Career, Major Works, and Turning Points
As Hall and Oates, they began recording in the early 1970s, first earning a reputation among musicians before becoming hitmakers. Their breakthrough came with "Sara Smile" in 1975, followed by a string of records that steadily refined their synthesis of soul, rock, folk, and pop. By the late 1970s and especially the 1980s they became a chart-dominating force with albums such as Voices, Private Eyes, H2O, and Big Bam Boom, and songs including "Kiss on My List", "Private Eyes", "I Can't Go for That (No Can Do)", "Maneater", "One on One" and "Out of Touch". Oates's role was sometimes underestimated because Hall was the more visibly dramatic lead singer, yet Oates was integral as guitarist, harmony architect, arranger, stylistic ballast, and co-writer. He also helped preserve the duo's connection to pre-rock and roots idioms even as production turned sleek and electronic. The pair navigated the MTV era, overexposure, critical snobbery, and the later revaluation that recognized their songwriting precision and deep engagement with Black American forms. In later decades Oates pursued solo work that leaned more explicitly toward acoustic, Americana, and roots music, collaborated widely, published a memoir, and sustained a performing life that showed his career was not merely a footnote to duo nostalgia but an extension of long-standing musical convictions.
Philosophy, Style, and Themes
Oates's artistic philosophy is pragmatic, collaborative, and unusually free of romantic myth. He has never presented music as a vehicle for tortured self-display; instead he treats it as craft, relationship, and continuity. “We collaborate together. We work with other people. We work by ourselves”. That statement is revealing not only about process but about temperament: Oates is a synthesizer of energies, someone who values exchange over ego purity. The same groundedness appears in his understanding of durability. “We've been together since we've been teenagers. I can go away and disappear for two years, and when we get back together, it's like nothing ever has changed”. The psychology beneath this is notable. Oates seems to prize constancy without theatrical declarations of loyalty; he understands partnership as a deep rhythm that can survive distance, reinvention, and asymmetry. This helps explain why Hall and Oates endured tensions that would have destroyed less mature alliances.

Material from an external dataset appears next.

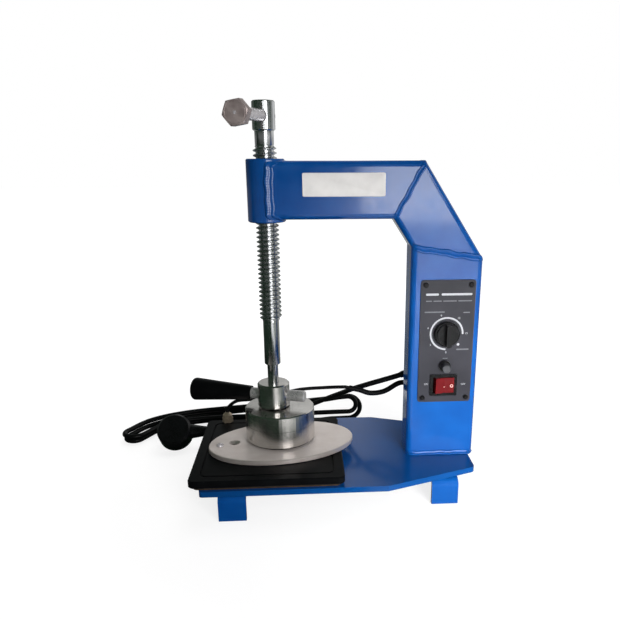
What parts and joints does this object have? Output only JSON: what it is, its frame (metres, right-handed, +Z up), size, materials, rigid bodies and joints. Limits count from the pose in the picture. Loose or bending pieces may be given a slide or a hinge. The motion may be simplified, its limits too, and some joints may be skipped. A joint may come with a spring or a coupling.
{
  "type": "tire vulcanizer",
  "caption": "Bench tyre vulcanizer: welded C-frame, hand-turned screw spindle, press head, oval plate on a heated plate, timer and switch panel",
  "frame": {"origin": "on the floor, in the middle of the machine's footprint without its cords", "axes": "+X from the spindle to the column, -Y to the operator, +Z up along the spindle"},
  "size_m": [0.4523, 0.3052, 0.4314],
  "materials": {
    "blue_enamel": "glossy blue enamel",
    "chrome": "bright plated",
    "brushed_steel": "turned and polished",
    "bare_steel": "dark, bare steel",
    "milled_aluminium": "milled, pale",
    "bronze": "machined bronze",
    "brass": "machined brass",
    "black_coating": "smooth black coating",
    "insulation": "pressed fibre board",
    "heating_element": "dark metal sheath",
    "panel_grey": "satin dark grey",
    "black_plastic": "moulded black plastic",
    "grip_rubber": "black dipped grip",
    "red_plastic": "glossy red",
    "fuse_glass": "clear glass tube",
    "cord_jacket": "matt black jacket"
  },
  "bodies": {
    "frame": {"base_plate": "blue_enamel", "left_foot_strap": "blue_enamel", "right_foot_strap": "blue_enamel", "column_tube": "blue_enamel", "diagonal_tube": "blue_enamel", "arm_tube": "blue_enamel", "spindle_boss": "blue_enamel", "threaded_bush": "bronze", "control_panel": "panel_grey", "panel_screw_1": "black_plastic", "panel_screw_2": "black_plastic", "panel_screw_3": "black_plastic", "panel_screw_4": "black_plastic", "timer_body": "black_plastic", "fuse_holder": "black_plastic", "switch_housing": "black_plastic", "mains_gland": "black_plastic", "lead_gland": "black_plastic", "insulation_board": "insulation", "heater_plate": "black_coating", "heater_element": "heating_element", "heater_bolt_1": "brushed_steel", "heater_bolt_2": "brushed_steel", "heater_bolt_3": "brushed_steel", "heater_bolt_4": "brushed_steel", "heater_gland": "brass", "mains_cord_lead": "cord_jacket", "mains_cord_hank": "cord_jacket", "mains_cord_tail": "cord_jacket", "plug_body": "black_plastic", "plug_pin_left": "brass", "plug_pin_right": "brass", "heater_lead_sleeve": "cord_jacket", "heater_lead": "cord_jacket"},
    "press_head": {"press_cap": "brushed_steel", "press_foot": "brushed_steel", "press_screw_1": "bare_steel", "press_screw_2": "bare_steel", "press_screw_3": "bare_steel", "thrust_washer": "bronze"},
    "spindle_group": {"spindle": "chrome", "spindle_head": "chrome", "hub_block": "chrome", "lever_rod": "chrome", "lever_grip": "grip_rubber"},
    "tee_bar_group": {"tee_bar": "chrome", "tee_bar_hex_end": "bare_steel", "tee_bar_stop": "chrome"},
    "loose_plate": {"oval_plate": "milled_aluminium", "oval_plate_screw": "chrome"},
    "timer_dial": {"timer_knob": "black_plastic", "timer_shaft": "brushed_steel"},
    "fuse": {"fuse_cap": "black_plastic", "fuse_cartridge": "fuse_glass"},
    "rocker": {"rocker_button": "red_plastic"}
  },
  "joints": [
    {"name": "press_lift", "type": "slide", "parent": "frame", "child": "press_head", "axis": [0, 0, 1], "range_m": [0, 0.1]},
    {"name": "spindle_turn", "type": "hinge", "parent": "press_head", "child": "spindle_group", "pos_m": [-0.06782, 0, 0.1], "axis": [0, 0, 1], "range_deg": [0, 7200]},
    {"name": "tee_bar_slide", "type": "slide", "parent": "spindle_group", "child": "tee_bar_group", "axis": [0.2147, 0.9763, 0.0279], "range_m": [0, 0.061]},
    {"name": "plate_removal", "type": "slide", "parent": "frame", "child": "loose_plate", "axis": [0, -1, 0], "range_m": [0, 0.2]},
    {"name": "timer_turn", "type": "hinge", "parent": "frame", "child": "timer_dial", "pos_m": [0.12978, -0.03, 0.1851], "axis": [0, 1, 0], "range_deg": [-50, 270]},
    {"name": "fuse_removal", "type": "slide", "parent": "frame", "child": "fuse", "axis": [0, -1, 0], "range_m": [0, 0.03]},
    {"name": "rocker_tip", "type": "hinge", "parent": "frame", "child": "rocker", "pos_m": [0.12838, -0.0181, 0.1241], "axis": [0, 0, 1], "range_deg": [-18, 0]}
  ],
  "couplings": [
    {"joint": "press_lift", "follows": "spindle_turn", "m_per_rad": 0.00079577}
  ]
}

His style mirrors that philosophy. As a guitarist and singer, Oates tends toward economy, groove, and structural intelligence rather than vocal grandstanding. He is drawn to songs whose emotional force comes from architecture - hook, harmony, pulse, phrasing - not confession alone. He once said, “If you really look at the cake itself, it's really the same”. The metaphor is almost self-portraiture. Oates has spent a lifetime changing surfaces - from 1970s soul-pop to 1980s studio sheen to later acoustic roots work - while preserving a core faith in melody, feel, and song form. That outlook also clarifies his relation to popularity: trends matter, but only as delivery systems for enduring musical principles. In him, versatility is not opportunism; it is evidence of a musician who hears continuity beneath fashion.
Legacy and Influence
John Oates's legacy is inseparable from Hall and Oates, yet not reducible to secondary status within that duo. He helped create one of the most successful songbooks in American pop, one that crossed radio formats and generations while leaving traces in R&B, new wave, adult pop, indie revival, and contemporary songwriting. Later artists sampled, covered, and reassessed the catalog, while critics who once dismissed the duo came to recognize the sophistication of their melodies and the seriousness of their engagement with soul traditions. Oates also stands as a model of the musician whose influence comes through steadiness as much as spectacle: a writer-player who understood arrangement, partnership, and adaptation. His later roots-oriented solo work made explicit what had always been present - a devotion to American vernacular music in many forms. Across decades of changing taste, he remained committed to the idea that songs outlast styling, and that craft, if deep enough, can make mainstream success and artistic identity reinforce each other rather than collide.